_Description of the task_.
Reproduce all the entries precisely.

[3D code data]
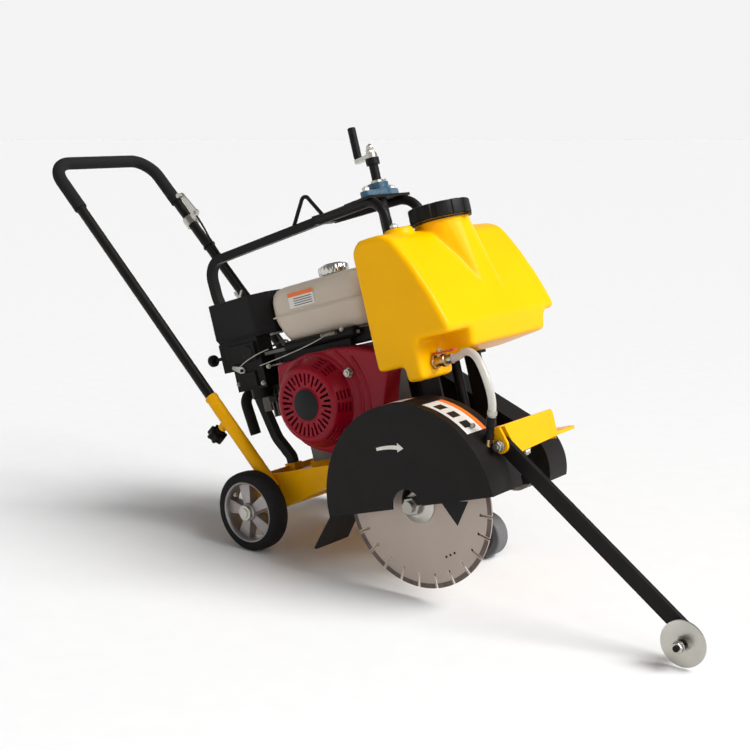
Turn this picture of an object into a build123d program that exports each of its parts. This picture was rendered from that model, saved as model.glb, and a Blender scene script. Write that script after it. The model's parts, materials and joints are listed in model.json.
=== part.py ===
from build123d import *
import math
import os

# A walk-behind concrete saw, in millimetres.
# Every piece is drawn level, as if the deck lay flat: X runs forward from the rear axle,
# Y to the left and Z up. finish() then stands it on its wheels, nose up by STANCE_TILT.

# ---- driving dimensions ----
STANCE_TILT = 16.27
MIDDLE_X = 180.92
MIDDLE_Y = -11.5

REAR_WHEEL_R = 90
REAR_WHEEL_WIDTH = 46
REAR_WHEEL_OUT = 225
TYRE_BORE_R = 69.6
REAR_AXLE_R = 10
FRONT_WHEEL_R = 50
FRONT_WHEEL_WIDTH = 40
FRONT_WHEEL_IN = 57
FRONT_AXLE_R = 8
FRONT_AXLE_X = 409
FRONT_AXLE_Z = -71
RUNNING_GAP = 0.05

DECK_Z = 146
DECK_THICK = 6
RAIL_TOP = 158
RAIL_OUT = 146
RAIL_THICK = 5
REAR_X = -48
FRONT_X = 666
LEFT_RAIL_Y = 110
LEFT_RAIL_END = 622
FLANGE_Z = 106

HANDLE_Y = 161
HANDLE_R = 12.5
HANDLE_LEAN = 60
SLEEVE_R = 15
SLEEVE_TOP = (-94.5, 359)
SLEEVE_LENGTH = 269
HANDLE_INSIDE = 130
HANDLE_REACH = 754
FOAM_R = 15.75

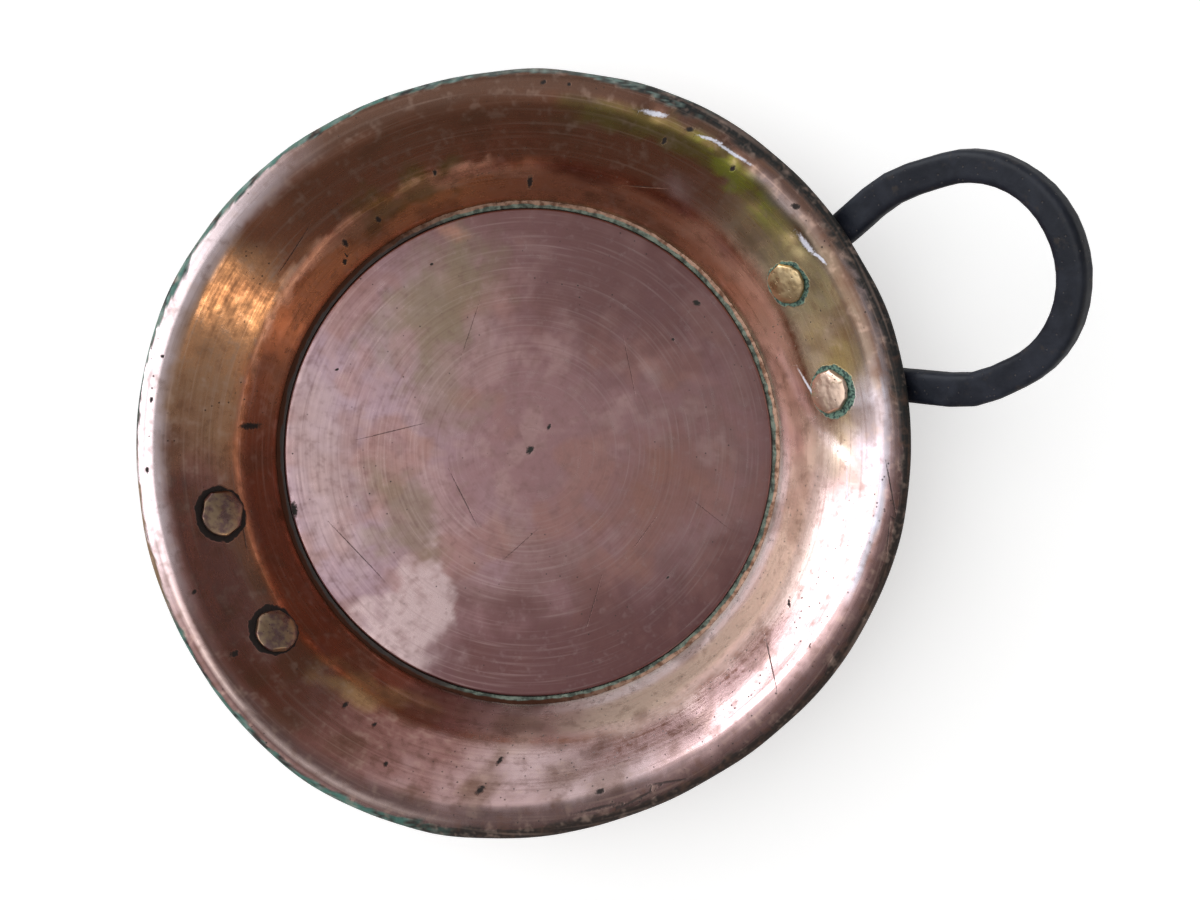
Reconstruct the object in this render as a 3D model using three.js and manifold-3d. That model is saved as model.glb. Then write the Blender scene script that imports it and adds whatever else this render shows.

_Output for this exercise_.
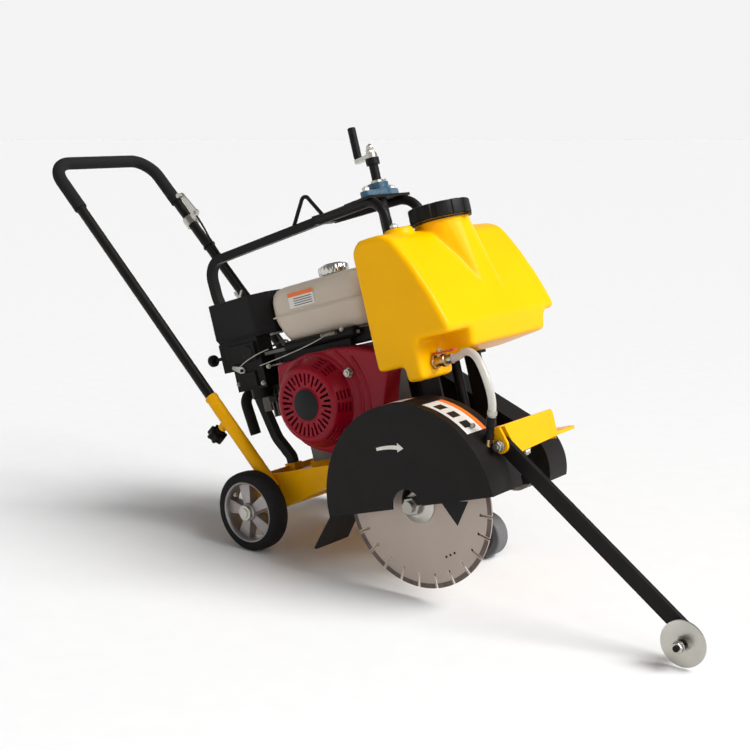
Turn this picture of an object into a build123d program that exports each of its parts. This picture was rendered from that model, saved as model.glb, and a Blender scene script. Write that script after it. The model's parts, materials and joints are listed in model.json.
=== part.py ===
from build123d import *
import math
import os

# A walk-behind concrete saw, in millimetres.
# Every piece is drawn level, as if the deck lay flat: X runs forward from the rear axle,
# Y to the left and Z up. finish() then stands it on its wheels, nose up by STANCE_TILT.

# ---- driving dimensions ----
STANCE_TILT = 16.27
MIDDLE_X = 180.92
MIDDLE_Y = -11.5

REAR_WHEEL_R = 90
REAR_WHEEL_WIDTH = 46
REAR_WHEEL_OUT = 225
TYRE_BORE_R = 69.6
REAR_AXLE_R = 10
FRONT_WHEEL_R = 50
FRONT_WHEEL_WIDTH = 40
FRONT_WHEEL_IN = 57
FRONT_AXLE_R = 8
FRONT_AXLE_X = 409
FRONT_AXLE_Z = -71
RUNNING_GAP = 0.05

DECK_Z = 146
DECK_THICK = 6
RAIL_TOP = 158
RAIL_OUT = 146
RAIL_THICK = 5
REAR_X = -48
FRONT_X = 666
LEFT_RAIL_Y = 110
LEFT_RAIL_END = 622
FLANGE_Z = 106

HANDLE_Y = 161
HANDLE_R = 12.5
HANDLE_LEAN = 60
SLEEVE_R = 15
SLEEVE_TOP = (-94.5, 359)
SLEEVE_LENGTH = 269
HANDLE_INSIDE = 130
HANDLE_REACH = 754
FOAM_R = 15.75

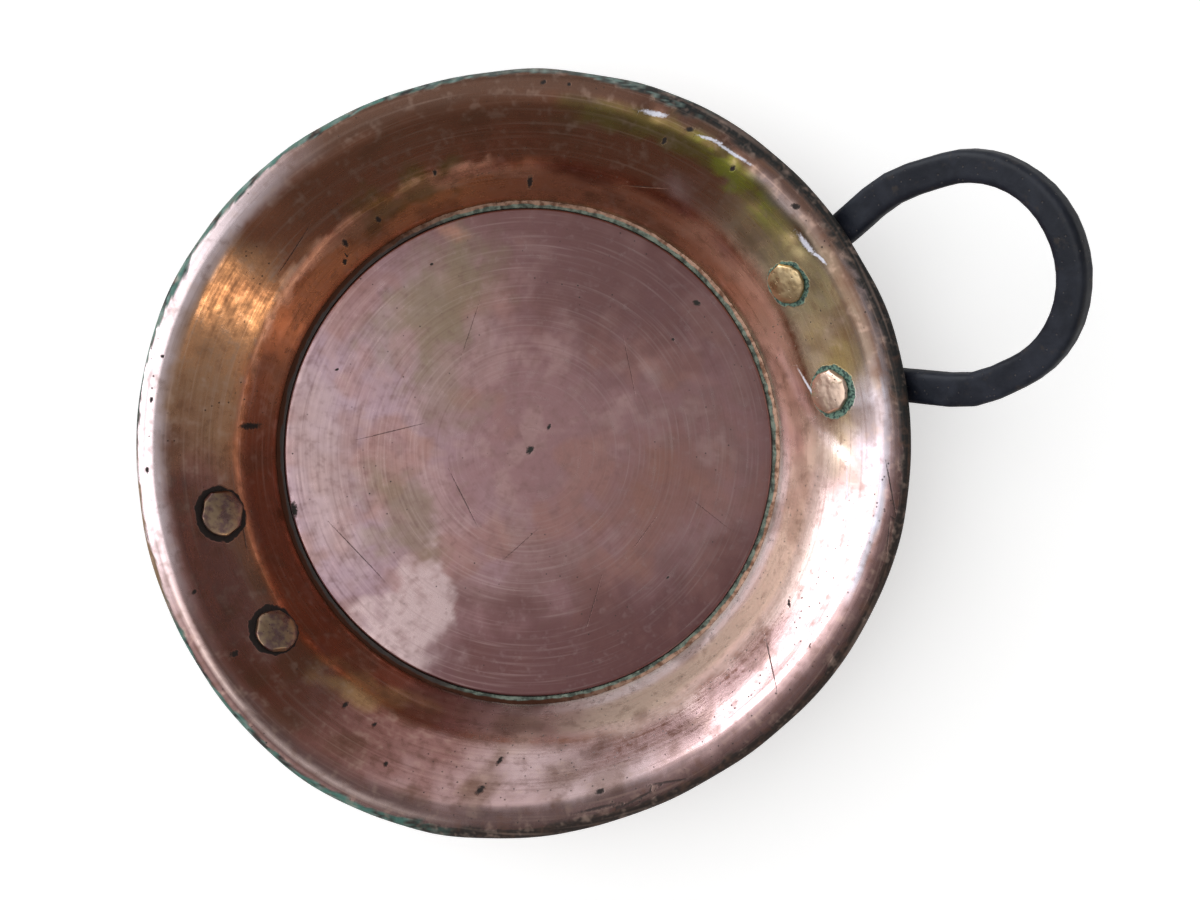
Reconstruct the object in this render as a 3D model using three.js and manifold-3d. That model is saved as model.glb. Then write the Blender scene script that imports it and adds whatever else this render shows.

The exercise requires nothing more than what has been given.